Denying that a targeted genocide happened or saying it's exaggerated is absolutely hateful. I'm not sure how it's of limited relevance when it's within living memory. When (some) Americans start to chant "The Jews will not replace us!" I think it's very relevant to our modern era.
I would really recommend doing a cursory, bare-minimum reading of the associated Wikipedia page [0] and citations. Plenty of historians revise the events surrounding the Holocaust to provide less biased and more nuanced information. Very different from taking an assumption as fact (the holocaust did not happen) and working backwards from that.
I think, as ever with these things, the name is misleading. It's not "hate". We've no idea what people are feeling. Why do we a) think someone feeling "hate" is enough to suspend speech, and b) think if we want to justify censorship, we can't just say it out loud?
Why not just say "we ban speech that says the Holocaust didn't happen"? Why get it classified as hate and then because somehow hate is censorable get it autocensored? It seems somehow disingenuous.
Of course there is. People might be ignorant. If a kid is just taught that the Holocaust was made up, no hate is required for them to believe it. People need to stop pretending they can divine people's emotions. What matters is their actions.

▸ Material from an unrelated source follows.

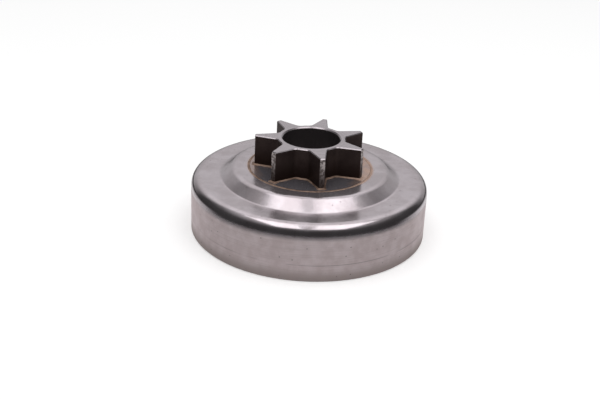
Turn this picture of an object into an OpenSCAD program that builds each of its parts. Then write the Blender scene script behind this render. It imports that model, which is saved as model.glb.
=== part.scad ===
// Chainsaw clutch drum with a brazed spur sprocket.
// A pressed steel cup carries a turned and milled spur sprocket in its middle.
// The sprocket's round flange lies flush in the cup's hub, and copper braze joins the two.
// The clutch shoes push on the wall from inside, the brake band grips it from outside,
// and the saw chain's drive links run in the gaps of the sprocket.
// Millimetres, +Z up, origin at the centre of the open rim that the drum stands on.

/* [Drum cup] */
// Outside diameter of the drum wall
drum_d = 75; // [71:0.5:80]
// Thickness of the sheet, the same in wall and web
sheet_t = 2.2; // [1.8:0.1:2.4]
// Height of the flat shelf round the hub above the open rim
shelf_z = 17.9; // [16:0.1:21]
// Outside radius of the shoulder between wall and shelf
shoulder_r = 3.1; // [2.8:0.1:4.4]
// Chamfer on both edges of the open rim
rim_chamfer = 0.4; // [0.2:0.05:0.6]

/* [Hub step] */
// Rise of the hub's flat top above the shelf
step_h = 3; // [2.4:0.1:3.8]
// Diameter of the hub's flat top
hub_flat_d = 46.8; // [45:0.2:50]
// Slope of the step against the shelf, in degrees
step_slope = 36; // [33:1:44]
// Radius of the convex bend at the hub's edge
crest_r = 2.6; // [2.5:0.1:3.2]
// Radius of the hollow bend where the step meets the shelf
hollow_r = 1.2; // [0.6:0.1:1.6]

/* [Sprocket] */
// Number of teeth
teeth = 7; // [6:1:8]
// Diameter over the tooth tips
tip_d = 35.3; // [33.5:0.1:36.5]
// Diameter at the bottom of the gaps
root_d = 21.4; // [21:0.1:23]
// Width of the flat land at a tooth's tip
tip_land = 1.5; // [1:0.1:2.2]
// Angle between the two flanks of one tooth, in degrees
flank_angle = 31; // [26:1:34]
// Radius of the hollow corner between a flank and the bottom of a gap
root_fillet = 1.8; // [1.2:0.1:2.2]
// Height of the teeth above the hub
tooth_h = 9.8; // [8:0.1:13]
// Chamfer round the top edge of the teeth
edge_break = 0.25; // [0.1:0.05:0.5]
// Turn of the front tooth from the -Y axis, in degrees
tooth_turn = 11.7; // [0:0.1:51]

/* [Bearing seat] */
// Diameter of the bore in which the needle cage runs
bore_d = 18; // [16:0.1:19]
// Chamfer at both mouths of the bore
bore_chamfer = 0.4; // [0.2:0.05:0.7]
// Outside diameter of the thrust boss inside the drum
boss_d = 25; // [22.4:0.2:30]
// Height of the thrust boss below the flange
boss_h = 2.4; // [1.4:0.1:3]

/* [Braze joint] */
// How far the sprocket's round flange stands out past the tips of the teeth
flange_margin = 1.55; // [1.3:0.05:2.3]
// Width of the gap between flange and cup that the braze fills
joint_gap = 0.12; // [0.08:0.01:0.2]
// Chamfer on both edges of the cup's hole, filled by the braze
joint_chamfer = 0.5; // [0.3:0.05:0.7]
// How far the ring of braze stands proud of the hub
ring_crown = 0.08; // [0.04:0.01:0.15]
// Leg of the bead of braze round the foot of the teeth
bead_leg = 0.8; // [0.4:0.05:1]

/* [Hidden] */
$fn = 96;

drum_r = drum_d / 2;
hub_z = shelf_z + step_h;
root_r = root_d / 2;
tip_r = tip_d / 2;
flange_r = tip_r + flange_margin;
hole_r = flange_r + joint_gap;
bore_r = bore_d / 2;
top_z = hub_z + tooth_h;
web_z = hub_z - sheet_t;
boss_z = web_z - boss_h;
bead_lip = 0.05; // width of the bead's upper edge
skip = 1; // overshoot of every cut

// Unit vector that leans away from the up direction by an angle
function lean(angle) = [sin(angle), cos(angle)];

// Centre of the crest's bend, and the centre of the hollow bend beyond the straight slope
crest_c = [hub_flat_d / 2, hub_z - crest_r];
slope_l = (step_h - (crest_r + hollow_r) * (1 - cos(step_slope))) / sin(step_slope);
hollow_c = [crest_c.x + (crest_r + hollow_r) * sin(step_slope) + slope_l * cos(step_slope),
            shelf_z + hollow_r];

// Area below the cup's top surface, drawn inwards by depth: 0 is the outside, sheet_t the inside
module below_surface(depth) {
    crest_end = crest_c + (crest_r - depth) * lean(step_slope);
    hollow_start = hollow_c - (hollow_r + depth) * lean(step_slope);
    difference() {
        union() {
            translate([0, -skip])
                square([drum_r - depth, shelf_z - shoulder_r + skip]);
            translate([0, -skip])
                square([drum_r - shoulder_r, shelf_z - depth + skip]);
            translate([drum_r - shoulder_r, shelf_z - shoulder_r])
                circle(shoulder_r - depth);
            polygon([[0, 0], [hollow_c.x, 0], [hollow_c.x, shelf_z - depth], hollow_start,
                     crest_end, [crest_c.x, hub_z - depth], [0, hub_z - depth]]);
            translate(crest_c)
                circle(crest_r - depth);
        }
        translate(hollow_c)
            circle(hollow_r + depth);
    }
}

// Right triangle at a corner, with legs that run along the signs of its two sizes
module corner_cut(corner, leg_r, leg_z) {
    polygon([corner, corner + [leg_r, 0], corner + [0, leg_z]]);
}

// Section of the cup: the sheet between its two surfaces, with the rim and the hub's hole cut
module cup_section() {
    difference() {
        below_surface(0);
        below_surface(sheet_t);
        translate([0, -2 * skip])
            square([drum_r + skip, 2 * skip]);
        translate([0, -skip])
            square([hole_r, hub_z + 2 * skip]);
        corner_cut([drum_r, 0], -rim_chamfer, rim_chamfer);
        corner_cut([drum_r - sheet_t, 0], rim_chamfer, rim_chamfer);
        corner_cut([hole_r, hub_z], joint_chamfer, -joint_chamfer);
        corner_cut([hole_r, web_z], joint_chamfer, joint_chamfer);
    }
}

module drum_cup() {
    color([0.67, 0.64, 0.65])
        rotate_extrude()
            cup_section();
}

// The flank of a tooth that points along +X is the line y = flank_y - flank_m * x
flank_m = tan(flank_angle / 2);
flank_y = tip_land / 2 + tip_r * flank_m;
flank_out = [sin(flank_angle / 2), cos(flank_angle / 2)];

// Centre of the fillet circle, which touches the flank and the root circle
fillet_y = flank_y + root_fillet / flank_out.y;
fillet_reach = root_r + root_fillet;
fillet_x = (flank_m * fillet_y
            + sqrt(pow(flank_m * fillet_y, 2)
                   - (1 + flank_m * flank_m) * (fillet_y * fillet_y - fillet_reach * fillet_reach)))
           / (1 + flank_m * flank_m);
fillet_c = [fillet_x, fillet_y - flank_m * fillet_x];

// Outline of one tooth along +X with the hollow corners at its foot
module tooth_shape() {
    intersection() {
        circle(tip_r);
        polygon([[0, -flank_y], [tip_r + skip, -tip_land / 2 + skip * flank_m],
                 [tip_r + skip, tip_land / 2 - skip * flank_m], [0, flank_y]]);
    }
    for (side = [0, 1])
        mirror([0, side])
            difference() {
                corner_sector();
                translate(fillet_c)
                    circle(root_fillet);
            }
}

// Sector between the bottom of a gap and a flank, in which the hollow corner lies
module corner_sector() {
    polygon([[0, 0], fillet_c, fillet_c - (root_fillet + skip) * flank_out]);
}

// Turn to each tooth in its place
module at_each_tooth() {
    for (i = [0 : teeth - 1])
        rotate(tooth_turn - 90 + i * 360 / teeth)
            children();
}

module star_shape() {
    circle(root_r);
    at_each_tooth()
        tooth_shape();
}

// Side of a sloped tooth: everything inside the plane that leans from low at its foot to high
module flank_side(low, high, h) {
    translate([0, flank_y, 0])
        rotate(-flank_angle / 2)
            rotate([90, 0, 90])
                translate([0, 0, -tip_r])
                    linear_extrude(3 * tip_r)
                        polygon([[-tip_r, 0], [low, 0], [high, h], [-tip_r, h]]);
}

module sloped_tooth(low, high, h) {
    intersection() {
        cylinder(r1 = tip_r + low, r2 = tip_r + high, h = h);
        flank_side(low, high, h);
        mirror([0, 1, 0])
            flank_side(low, high, h);
        translate([0, -tip_r, 0])
            cube([2 * tip_r, 2 * tip_r, h]);
    }
    for (side = [0, 1])
        mirror([0, side, 0])
            difference() {
                linear_extrude(h)
                    corner_sector();
                translate([fillet_c.x, fillet_c.y, 0])
                    cylinder(r1 = root_fillet - low, r2 = root_fillet - high, h = h);
            }
}

// Star with sloped sides: its outline is moved out by low at the foot and by high at the top
module sloped_star(low, high, h) {
    cylinder(r1 = root_r + low, r2 = root_r + high, h = h);
    at_each_tooth()
        sloped_tooth(low, high, h);
}

// Turned outline below the teeth: flange and thrust boss
module blank_section() {
    polygon([[0, boss_z], [boss_d / 2, boss_z], [boss_d / 2, web_z], [flange_r, web_z],
             [flange_r, hub_z], [0, hub_z]]);
}

module bore_section() {
    translate([0, boss_z - skip])
        square([bore_r, top_z - boss_z + 2 * skip]);
    corner_cut([bore_r, top_z], bore_chamfer, -bore_chamfer);
    corner_cut([bore_r, boss_z], bore_chamfer, bore_chamfer);
}

module spur_sprocket() {
    color([0.30, 0.28, 0.28])
        difference() {
            union() {
                rotate_extrude()
                    blank_section();
                translate([0, 0, hub_z - skip])
                    linear_extrude(tooth_h - edge_break + skip)
                        star_shape();
                translate([0, 0, top_z - edge_break])
                    sloped_star(0, -edge_break, edge_break);
            }
            rotate_extrude()
                bore_section();
        }
}

// Bead of copper that ran into the corner between the teeth and the flange
module braze_foot_bead() {
    color([0.72, 0.52, 0.40])
        translate([0, 0, hub_z])
            difference() {
                sloped_star(bead_leg, bead_lip, bead_leg);
                translate([0, 0, -skip])
                    linear_extrude(bead_leg + 2 * skip)
                        star_shape();
            }
}

// Ring of copper in the joint, with a low crown on top and a flat foot below
module braze_ring() {
    color([0.72, 0.52, 0.40])
        rotate_extrude()
            polygon([[flange_r, web_z], [hole_r + joint_chamfer, web_z],
                     [hole_r, web_z + joint_chamfer], [hole_r, hub_z - joint_chamfer],
                     [hole_r + joint_chamfer, hub_z], [hole_r + joint_chamfer / 2, hub_z + ring_crown],
                     [flange_r, hub_z + ring_crown]]);
}

drum_cup();
spur_sprocket();
braze_ring();
braze_foot_bead();
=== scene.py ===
# A chainsaw clutch drum: a drawn steel cup on its open rim, with a spur sprocket brazed into its hub.
import math

import bpy
from mathutils import Matrix, Vector


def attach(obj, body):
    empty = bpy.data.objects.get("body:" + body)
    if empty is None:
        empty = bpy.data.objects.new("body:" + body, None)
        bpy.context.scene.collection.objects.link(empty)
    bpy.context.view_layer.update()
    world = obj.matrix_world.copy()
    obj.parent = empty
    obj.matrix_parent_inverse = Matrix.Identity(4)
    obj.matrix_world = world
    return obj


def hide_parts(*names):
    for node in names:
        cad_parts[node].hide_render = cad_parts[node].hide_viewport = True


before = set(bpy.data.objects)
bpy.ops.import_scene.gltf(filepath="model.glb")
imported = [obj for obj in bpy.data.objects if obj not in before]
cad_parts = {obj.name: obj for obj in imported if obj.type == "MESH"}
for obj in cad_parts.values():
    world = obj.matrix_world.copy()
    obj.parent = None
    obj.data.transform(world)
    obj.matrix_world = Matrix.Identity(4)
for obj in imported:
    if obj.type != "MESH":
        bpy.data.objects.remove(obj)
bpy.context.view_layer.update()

# Sizes of the drum, in millimetres, as in the solids
MM = 0.001
TEETH = 7
TOOTH_TURN = math.radians(11.7)  # of the front tooth from -Y towards +X
DRUM_R = 37.5
SHELF_Z = 17.9
SHOULDER_R = 3.1
WALL_TOP = SHELF_Z - SHOULDER_R
HUB_Z = 20.9
TOP_Z = 30.7
TIP_R = 17.65
ROOT_R = 10.7
TIP_LAND = 1.5
FLANK_ANGLE = math.radians(31)
ROOT_FILLET = 1.8
BORE_R = 9.0
FLANGE_R = 19.2
HOLE_R = 19.32
JOINT_CHAMFER = 0.5
SHEET_T = 2.2

# Sizes of what only this script draws, in millimetres
SCRATCH_Z = 5.4  # height of the fine ring that the brake band left on the wall
BEAD_WIDTH = 0.48
BEAD_TIP_EXTRA = 0.5  # by which the bead is wider in front of a tooth's tip
BEAD_HEIGHT = 0.36
BEAD_HOLLOW = 0.55  # of the bead's slope: 0 is straight, 1 a quarter circle
RING_INSIDE = 0.12  # how far the ring spreads over the flange
RING_OUTSIDE = 0.04  # how far the ring spreads over the hub, past the chamfer of its hole
RING_CROWN = 0.09
SINK = 0.03  # how far the hidden faces of the braze reach into the steel


def linear(hex_colour, alpha=1.0):
    """An sRGB hex colour as the linear colour that a shader takes."""
    out = []
    for i in (0, 2, 4):
        c = int(hex_colour[i:i + 2], 16) / 255
        out.append(c / 12.92 if c <= 0.04045 else ((c + 0.055) / 1.055) ** 2.4)
    return (*out, alpha)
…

What does the word "hateful" mean? The old meaning is "full of the emotion of hate". Someone who thinks the Holocaust wasn't real could in theory have no strong feelings about it and think it has no relevance to their lives.
It is not required by definition that Holocaust denial is hateful (using traditional definition of the word "hate"). Nor is it required by human psychology (for example, you could have someone who read an unfortunate sampling of books as a child and took "disbelieve anything the victors of a war say about their enemies" as gospel and never got educated on the details).
My goodness. That raises questions. I hope you are merely naive.
"I don't hate them! I just think they got a bit worked up over a few arrests. They're too sensitive. I don't blame them for it, but when you deal with them you've got to remember they can be prone to distorting the truth."